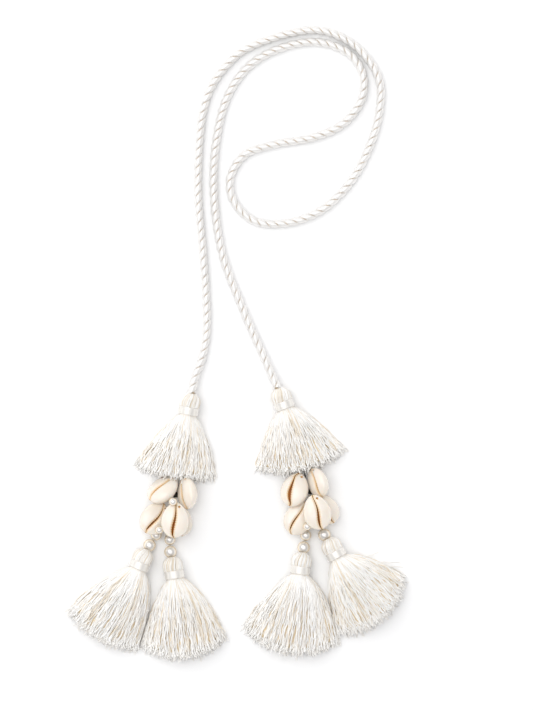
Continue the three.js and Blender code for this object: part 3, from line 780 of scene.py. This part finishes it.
# Diameter, and the direction of the bore in degrees
PEARLS = {
    "pearl_1_1": (5.4, -33), "pearl_1_2": (6.2, -36), "pearl_2_1": (5.4, 3), "pearl_2_2": (6.2, 7),
    "pearl_3_1": (5.4, -10), "pearl_3_2": (6.2, -12), "pearl_4_1": (6.2, 37),
    "small_pearl_left_1": (4, 180), "small_pearl_left_2": (4, 180), "small_pearl_right_1": (4, 180),
}


def make_pearl(name):
    size, angle = PEARLS[name]
    mesh = pearl_mesh(name, size, down(angle))
    mesh.transform(Matrix.Translation(box_centre(name) * MM))
    return put(f"{name}_bead", [mesh], name)


for pearl_name in PEARLS:
    make_pearl(pearl_name)


# Threads through the pearls, from the knot to the tassel's head

STRING_RADIUS = 0.24
STRING_OFFSET = 0.17
STRING_PITCH = 2.4
STRING_STEP = 0.35
STRANDS = {1: ("left", 2), 2: ("left", 2), 3: ("right", 2), 4: ("right", 1)}  # side, and count of pearls


def head_top(name):
    """Where the top of a head is, seen from above: its binding is centred a fixed way below it."""
    centre = box_centre(name.replace("tassel", "binding"))[:2]
    return centre - down(TASSELS[name]["head"]) * (HEAD_HEIGHT + GAP + BAND_HEIGHT / 2)


def make_strand(number):
    side, count = STRANDS[number]
    tassel = f"lower_tassel_{number}"
    pearls = [f"pearl_{number}_{i + 1}" for i in range(count)]
    centres = [box_centre(pearl) for pearl in pearls]
    knot = KNOT_PLACES[side]
    first = centres[0][:2]
    away = (first - knot) / np.linalg.norm(first - knot)
    start = knot + away * (KNOT_DIAMETER / 2 + GAP)
    height = THREAD_DIAMETER / 2 + THREAD_LIFT
    points = [(*(start + (first - start) * share), height) for share in (0, 0.35, 0.6)]
    for pearl, centre in zip(pearls, centres):
        size, angle = PEARLS[pearl]
        way = down(angle)
        for share in (-0.48, -0.16, 0.16, 0.48):
            points.append((*(centre[:2] + way * share * size), centre[2]))
    last = centres[-1]
    out = head_top(tassel) - last[:2]
    tip = last[:2] + out / np.linalg.norm(out) * (PEARLS[pearls[-1]][0] / 2 + THREAD_IN_HEAD)
    points.append((*tip, last[2]))
    line = evenly(smooth_route(points, 8), 0.5)[0]
    name = f"strand_thread_{number}"
    mesh = plied(
        name, line, 0.7, 2, STRING_RADIUS, STRING_OFFSET, STRING_PITCH, STRING_STEP, 6, STRING_YARN
    )
    put(f"{name}_plied", [mesh], name)


def knot_place(side):
    """The middle of a knot seen from above: the round end of its node, which stands highest."""
    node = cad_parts[f"knot_{side}"]
    points = np.array([v.co for v in node.data.vertices]) / MM
    highest = points[points[:, 2] > points[:, 2].max() - 0.05]
    return highest[:, :2].mean(0)


KNOT_PLACES = {side: knot_place(side) for side in ("left", "right")}
for strand in STRANDS:
    make_strand(strand)


# The dark knots: wraps of waxed thread in three directions, and the thread that each hangs by

WRAPS = 7
WRAP_RADIUS = 0.24


def make_knot(side):
    node = f"knot_{side}"
    low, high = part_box(node)
    knot = KNOT_PLACES[side]
    # Its thread goes to the upper corner of the node's box that lies farther from the knot
    corners = [np.array([x, high[1]]) / MM for x in (low[0], high[0])]
    away = max(corners, key=lambda corner: abs(corner[0] - knot[0])) - knot
    middle = np.array([*knot, KNOT_DIAMETER / 2])
    turn = np.linspace(0, 2 * pi, 17)[:, None]
    radius = KNOT_DIAMETER / 2 - WRAP_RADIUS
    lines = []
    for axis in range(3):
        first, second, third = np.roll(np.eye(3), axis, 1)
        for wrap in range(WRAPS):
            lift = radius * 0.8 * (2 * wrap / (WRAPS - 1) - 1)
            reach = sqrt(radius ** 2 - lift ** 2)
            lines.append(middle + first * lift + reach * (np.cos(turn) * second + np.sin(turn) * third))
    steps = np.linspace(0, 1, 12)[:, None]
    lines.append(middle + np.array([*away, 0]) * steps)
    threads = [(line, np.zeros(len(line)), 0.5) for line in lines]
    mesh = swept(node, threads, WRAP_RADIUS, 0.0, 0, DARK_YARN, 6)
    put(f"{node}_wraps", [mesh], node)


for knot_side in ("left", "right"):
    make_knot(knot_side)


# Tassels

YARN_RADIUS = 0.28
SKIRT_WAVE = 1.5  # how far the threads wave at their ends
TIP_CURL = 0.65  # how far the cut tips stray
HEAD_THREAD_RADIUS = 0.29
HEAD_THREADS = 62
HEAD_TWIST = 0.35  # in radians, from the top to the binding
# Shares of the head's height and radius
HEAD_PROFILE = [(0.05, 0.3), (-0.02, 0.42), (0.1, 0.66), (0.28, 0.88), (0.55, 1), (0.85, 0.985)]
CORD_ROOM = 0.41  # share of the radius that the upper heads leave open for the cord
# Each layer on top of the skirt: how many threads, and how far below the top in millimetres
TOP_LAYERS = [(70, 0.0), (74, 0.5), (74, 1.1), (68, 1.8), (60, 2.6)]
TOP_TONE = 0.95
TONE_LOSS = 0.22  # painted shade: the tone lost for each millimetre below the top
BEIGE_SHARE = 0.13  # of the threads on top
BEIGE_TONES = (0.2, 0.6)
HEM_LAYERS = [0.12, 0.26, 0.4, 0.54, 0.66, 0.78]  # shares of the thickness
HEM_THREADS = 42
BOTTOM_THREADS = 46
LOCKS = 14
LOCK_PULL = 0.12
LOCK_DEPTH = 0.5
CORE_SINK = 0.45
CORE_STOP = 0.93
CORE_WIDTH = 0.93
CORE_PROFILE = [(0.12, 0.3), (0.2, 0.62), (0.4, 0.82), (0.85, 0.82)]  # as HEAD_PROFILE
THREAD_POINTS = 17
SHORT_POINTS = 8
PRESS_RISE = 0.35  # how far a thread that is pushed aside climbs
PRESS_LIMIT = 2.5
DRAPE_REACH = 6  # how far up a thread may be lifted onto a shell


def between(pair, share):
    return pair[0] + (pair[1] - pair[0]) * share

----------

▸ **What is needed**:
Restate the listing above word for word.

▸ **Solution to this task**:
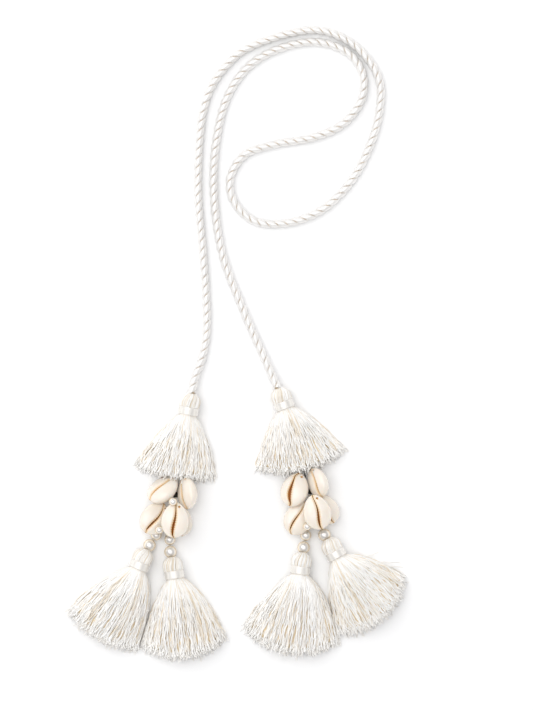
Continue the three.js and Blender code for this object: part 3, from line 780 of scene.py. This part finishes it.
# Diameter, and the direction of the bore in degrees
PEARLS = {
    "pearl_1_1": (5.4, -33), "pearl_1_2": (6.2, -36), "pearl_2_1": (5.4, 3), "pearl_2_2": (6.2, 7),
    "pearl_3_1": (5.4, -10), "pearl_3_2": (6.2, -12), "pearl_4_1": (6.2, 37),
    "small_pearl_left_1": (4, 180), "small_pearl_left_2": (4, 180), "small_pearl_right_1": (4, 180),
}


def make_pearl(name):
    size, angle = PEARLS[name]
    mesh = pearl_mesh(name, size, down(angle))
    mesh.transform(Matrix.Translation(box_centre(name) * MM))
    return put(f"{name}_bead", [mesh], name)


for pearl_name in PEARLS:
    make_pearl(pearl_name)


# Threads through the pearls, from the knot to the tassel's head

STRING_RADIUS = 0.24
STRING_OFFSET = 0.17
STRING_PITCH = 2.4
STRING_STEP = 0.35
STRANDS = {1: ("left", 2), 2: ("left", 2), 3: ("right", 2), 4: ("right", 1)}  # side, and count of pearls


def head_top(name):
    """Where the top of a head is, seen from above: its binding is centred a fixed way below it."""
    centre = box_centre(name.replace("tassel", "binding"))[:2]
    return centre - down(TASSELS[name]["head"]) * (HEAD_HEIGHT + GAP + BAND_HEIGHT / 2)


def make_strand(number):
    side, count = STRANDS[number]
    tassel = f"lower_tassel_{number}"
    pearls = [f"pearl_{number}_{i + 1}" for i in range(count)]
    centres = [box_centre(pearl) for pearl in pearls]
    knot = KNOT_PLACES[side]
    first = centres[0][:2]
    away = (first - knot) / np.linalg.norm(first - knot)
    start = knot + away * (KNOT_DIAMETER / 2 + GAP)
    height = THREAD_DIAMETER / 2 + THREAD_LIFT
    points = [(*(start + (first - start) * share), height) for share in (0, 0.35, 0.6)]
    for pearl, centre in zip(pearls, centres):
        size, angle = PEARLS[pearl]
        way = down(angle)
        for share in (-0.48, -0.16, 0.16, 0.48):
            points.append((*(centre[:2] + way * share * size), centre[2]))
    last = centres[-1]
    out = head_top(tassel) - last[:2]
    tip = last[:2] + out / np.linalg.norm(out) * (PEARLS[pearls[-1]][0] / 2 + THREAD_IN_HEAD)
    points.append((*tip, last[2]))
    line = evenly(smooth_route(points, 8), 0.5)[0]
    name = f"strand_thread_{number}"
    mesh = plied(
        name, line, 0.7, 2, STRING_RADIUS, STRING_OFFSET, STRING_PITCH, STRING_STEP, 6, STRING_YARN
    )
    put(f"{name}_plied", [mesh], name)


def knot_place(side):
    """The middle of a knot seen from above: the round end of its node, which stands highest."""
    node = cad_parts[f"knot_{side}"]
    points = np.array([v.co for v in node.data.vertices]) / MM
    highest = points[points[:, 2] > points[:, 2].max() - 0.05]
    return highest[:, :2].mean(0)


KNOT_PLACES = {side: knot_place(side) for side in ("left", "right")}
for strand in STRANDS:
    make_strand(strand)


# The dark knots: wraps of waxed thread in three directions, and the thread that each hangs by

WRAPS = 7
WRAP_RADIUS = 0.24


def make_knot(side):
    node = f"knot_{side}"
    low, high = part_box(node)
    knot = KNOT_PLACES[side]
    # Its thread goes to the upper corner of the node's box that lies farther from the knot
    corners = [np.array([x, high[1]]) / MM for x in (low[0], high[0])]
    away = max(corners, key=lambda corner: abs(corner[0] - knot[0])) - knot
    middle = np.array([*knot, KNOT_DIAMETER / 2])
    turn = np.linspace(0, 2 * pi, 17)[:, None]
    radius = KNOT_DIAMETER / 2 - WRAP_RADIUS
    lines = []
    for axis in range(3):
        first, second, third = np.roll(np.eye(3), axis, 1)
        for wrap in range(WRAPS):
            lift = radius * 0.8 * (2 * wrap / (WRAPS - 1) - 1)
            reach = sqrt(radius ** 2 - lift ** 2)
            lines.append(middle + first * lift + reach * (np.cos(turn) * second + np.sin(turn) * third))
    steps = np.linspace(0, 1, 12)[:, None]
    lines.append(middle + np.array([*away, 0]) * steps)
    threads = [(line, np.zeros(len(line)), 0.5) for line in lines]
    mesh = swept(node, threads, WRAP_RADIUS, 0.0, 0, DARK_YARN, 6)
    put(f"{node}_wraps", [mesh], node)


for knot_side in ("left", "right"):
    make_knot(knot_side)


# Tassels

YARN_RADIUS = 0.28
SKIRT_WAVE = 1.5  # how far the threads wave at their ends
TIP_CURL = 0.65  # how far the cut tips stray
HEAD_THREAD_RADIUS = 0.29
HEAD_THREADS = 62
HEAD_TWIST = 0.35  # in radians, from the top to the binding
# Shares of the head's height and radius
HEAD_PROFILE = [(0.05, 0.3), (-0.02, 0.42), (0.1, 0.66), (0.28, 0.88), (0.55, 1), (0.85, 0.985)]
CORD_ROOM = 0.41  # share of the radius that the upper heads leave open for the cord
# Each layer on top of the skirt: how many threads, and how far below the top in millimetres
TOP_LAYERS = [(70, 0.0), (74, 0.5), (74, 1.1), (68, 1.8), (60, 2.6)]
TOP_TONE = 0.95
TONE_LOSS = 0.22  # painted shade: the tone lost for each millimetre below the top
BEIGE_SHARE = 0.13  # of the threads on top
BEIGE_TONES = (0.2, 0.6)
HEM_LAYERS = [0.12, 0.26, 0.4, 0.54, 0.66, 0.78]  # shares of the thickness
HEM_THREADS = 42
BOTTOM_THREADS = 46
LOCKS = 14
LOCK_PULL = 0.12
LOCK_DEPTH = 0.5
CORE_SINK = 0.45
CORE_STOP = 0.93
CORE_WIDTH = 0.93
CORE_PROFILE = [(0.12, 0.3), (0.2, 0.62), (0.4, 0.82), (0.85, 0.82)]  # as HEAD_PROFILE
THREAD_POINTS = 17
SHORT_POINTS = 8
PRESS_RISE = 0.35  # how far a thread that is pushed aside climbs
PRESS_LIMIT = 2.5
DRAPE_REACH = 6  # how far up a thread may be lifted onto a shell


def between(pair, share):
    return pair[0] + (pair[1] - pair[0]) * share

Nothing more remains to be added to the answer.